One of the great benefits of being an amateur scientist/astronomer is that when people find this out about you, their curiosity will be piqued and sometimes you’ll get to have a little dialog with them. There’s no better feeling for me than getting a chance to discuss something I’m so passionate about with someone who is genuinely interested. Sure, a lot of times the questions can seem somewhat mundane on the surface like, ‘what’s a galaxy’ or ‘where do stars come from,’ but the answers to these questions can in fact be very interesting. What’s even better is that they’ll almost always lead to bigger questions and deeper discussions of the universe we live in. The best part is that the enjoyment is mutual. I’ll often describe some science fact to a friend and find myself thinking about things that have never really ran across my mind. Not only that, seeing the look on someone’s face when they’ve had some sort of epiphany and learned something new about their world – no matter how big or small that thing is – is an awesome feeling.

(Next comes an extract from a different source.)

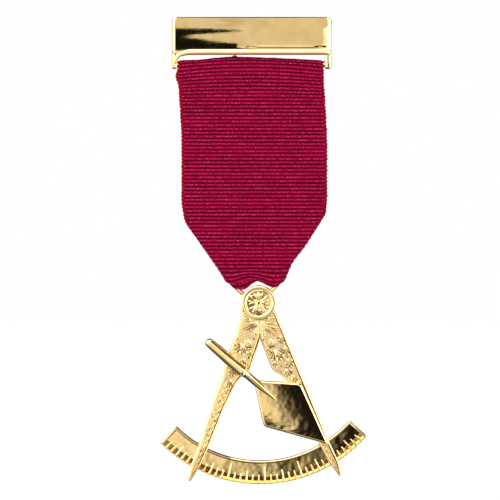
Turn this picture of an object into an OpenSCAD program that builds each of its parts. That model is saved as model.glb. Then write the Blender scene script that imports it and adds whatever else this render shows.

This very thing happened to me while I was on vacation last week. My family and I were renting a house on Lake Erie in a very small and social community. I decided to set up my telescope in the park on the first clear night. By the time I got everything set up and the sky was dark enough, most people around town were on their way to bed. I decided to drag my family out anyways so they could get a nice look at the planet Saturn I had centered in the telescope’s eyepiece. They were all amazed. They all thought I had placed a picture over the eyepiece or something because they could not believe their eyes! I assured them that it was real and the gorgeous rings you could plainly see were Saturn’s actual rings – in real time. I gave them a quick description of some constellations and stars you could see and they all got some real enjoyment out of the whole thing which was super rewarding for me. After a bit, they all went back inside and I was left alone to gaze at the stars that god had spit-shined with his shirtsleeve and put on display for us that night. I noticed a couple I had never met walking by and asked if they wanted to see Saturn. They happily ran over and took a look. I will always remember the excitement and genuine enthusiasm that came from these folks that night. These strangers who I had never met were witnessing something about their world that they had never fully comprehended until then. I gave them the quick overview I gave my family earlier that night then they had to run, but I hope that their universe just got that much bigger for them. I hope they got half as much enjoyment out of those fleeting few minutes as I did.
And that is one of the reasons I am so grateful to my father who is currently helping me construct an observatory in my backyard. I’ll admit that an observatory – or any place to do any type of science for that matter – is something I’ve always dreamed about. But being able to share it with others just makes it that much better. Because after all, what is love when you can’t share it with others?